No, wait, let me back up.

I adore Emergence; Candy is the Maryest of the Sues and the whole thing is just *gleefully* over the top. She's got a telepathic animal companion and she gets to pilot the space shuttle, for fuck's sake. Where do you even go from there?

Some of Tracking (the sequel) felt like a retread - she gets another telepathic animal companion, she takes another epic journey, and that was fine, although not super engaging. Some was just a little random - the map she needs is literally drawn for her *by Santa Claus*? Okay, why not, I guess that's one way out of a plothole.

But mostly the answer to "where do you go" seemed to be "guns. lots of guns." and also lots of bodies. Which... meh.

Candy kills two people in Emergence. One is - this is going to be a terrible phrase - arguably genuinely morally ambiguous. The guy is an abuser and completely unsympathetic, but it's pretty clear that Candy could have escaped without hurting him if she hadn't panicked and lost control, and she's traumatized by it in a way that has consequences later in the story. The other guy is a genuinely threatening villain - he's managed to fool the whole village of superintelligent near-mindreaders - and absolutely must be killed for the world to be saved, and it's still a big deal for Candy to do it. They're well-written, in their action-thriller way.

Candy kills probably 50 or 60 people in Tracking? I'm not even sure because after a while it's just action-movie rat-a-tat-a-tat. Except when she's using the katana which I guess is more of a swish. Could be 30. Could be 80. Who knows. And, look, I get it, violence is the standard for badassery these days - but in the original novel violence was one facet of her MarySue universal competence, and in the sequel we don't get to see her perform lifesaving surgery or choose heroic self-sacrifice or anything. Well, okay, there is one really awesome bit at the end where she has to land the plane with her eyes closed so she doesn't get blinded when the bomb goes off, totally worth the price of admission, but until then it's mostly killing.

There are a lot of other problems - some weirdly tangential racism, the total failure of the villains to be scary (but they're evil! they're so evil they're Soviet Nazi Middle-Eastern vivisectionist pedophiles!), the unfortunate decision to use sliding-present chronology (so Tracking is set in the present day and Emergence happened a few months ago, despite Emergence having been written in the 80s featuring 80s technologies - this also increases the oddness of the 11 and 13 year old main characters speaking in cultural references from the 40s and 50s, although there were a couple of very pasted-in movies from the 00s mentioned by title with no apparent knowledge of the contents, that really seemed like Palmer just Googled movies that an 11-year-old in 2008 might have seen.)

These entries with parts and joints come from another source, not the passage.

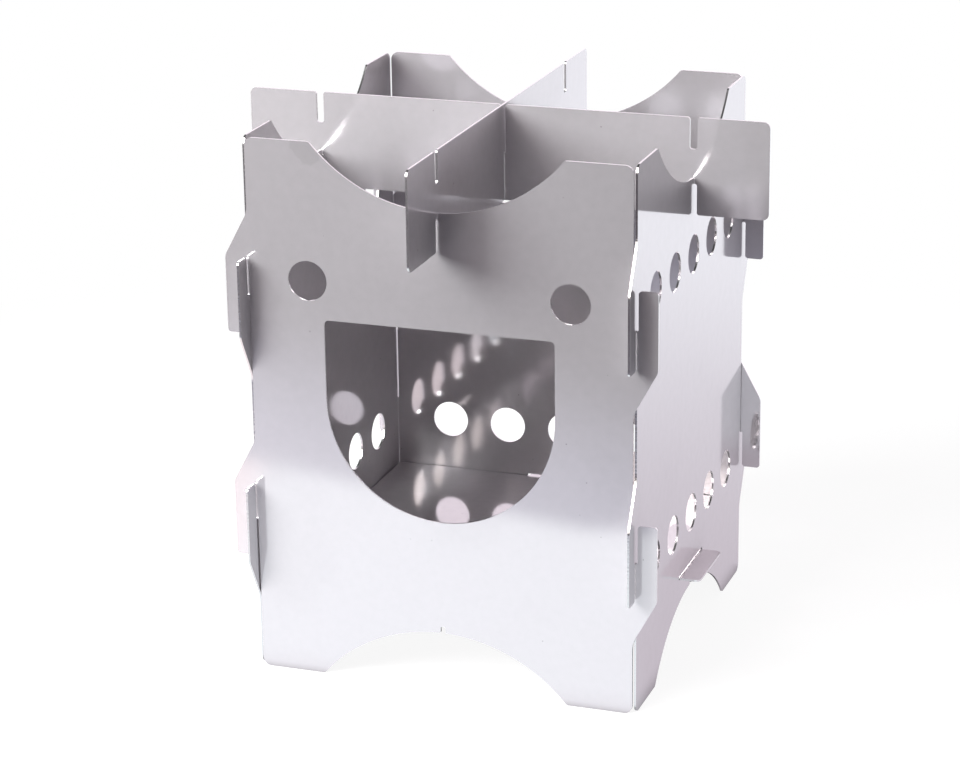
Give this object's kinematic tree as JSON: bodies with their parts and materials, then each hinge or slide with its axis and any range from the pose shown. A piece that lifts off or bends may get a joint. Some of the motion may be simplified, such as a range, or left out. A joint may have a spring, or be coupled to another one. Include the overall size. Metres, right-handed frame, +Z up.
{
  "type": "hobo stove",
  "caption": "Square flat-pack wood stove of slotted sheet steel plates, with a round-bottomed fuel door, vent holes, a raised floor and crossed pot supports.",
  "frame": {"origin": "on the ground, under the middle of the stove", "axes": "+Z up, the wall with the fuel door faces -Y, the lower pot support runs along X and the upper one along Y"},
  "size_m": [0.164, 0.164, 0.165],
  "materials": {
    "stainless_sheet": "bright cold-rolled stainless sheet with bare laser-cut edges"
  },
  "bodies": {
    "stove_body": {"front_wall": "stainless_sheet", "right_wall": "stainless_sheet", "back_wall": "stainless_sheet", "left_wall": "stainless_sheet", "floor_plate": "stainless_sheet"},
    "lower_support": {"lower_pot_support": "stainless_sheet"},
    "upper_support": {"upper_pot_support": "stainless_sheet"}
  },
  "joints": [
    {"name": "lower_support_lift", "type": "slide", "parent": "stove_body", "child": "lower_support", "axis": [0, 0, 1], "range_m": [0, 0.012]},
    {"name": "upper_support_lift", "type": "slide", "parent": "lower_support", "child": "upper_support", "axis": [0, 0, 1], "range_m": [0, 0.03]}
  ]
}
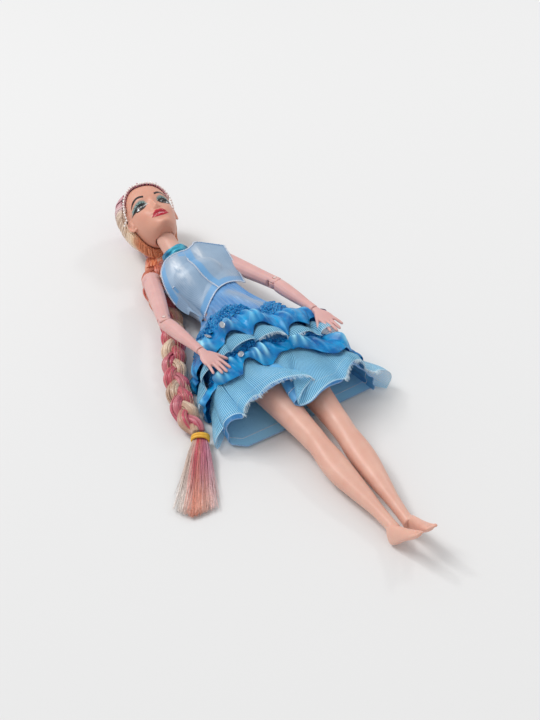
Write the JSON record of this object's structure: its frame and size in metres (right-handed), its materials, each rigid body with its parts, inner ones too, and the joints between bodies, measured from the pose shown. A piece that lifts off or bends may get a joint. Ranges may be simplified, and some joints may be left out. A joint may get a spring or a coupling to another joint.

And there's no growth. No hard decisions - no personal struggle. (In Emergence, in contrast, she has to do things like taking off after what may be her only chance to find the superintelligent village under circumstances that will leave her family believing she's dead.) The very very end of Tracking shows Candy considering giving up single-handed heroism in order to be treated as a full adult member of the team, and *that's* interesting. I would have loved to see more of that, Candy trying to figure out whether there's a difference between what she can do and what she should do. Really what I want is a thriving Emergence fandom, with people writing stories about Candy growing up and figuring out who she is when she isn't saving the world, and Candy dealing with the next generation being even cuter and smarter and spunkier, and Candy discovering that being a black-belt supergenius with a master-chef-surgeon boyfriend does not necessarily make you automatically good in bed together, and Candy trying to figure out how to successfully integrate random difficult survivors into the village *without* violence. And maybe some sort of action sequence involving a volcano, volcanoes are good.

Unfortunately I wasn't able to create a thriving fandom for a TV show that aired in 2010, so trying to build one around a book from 1985 is an obvious lost cause. There's just *so much potential* there. Frustrating to see canon opt for a shoot-out.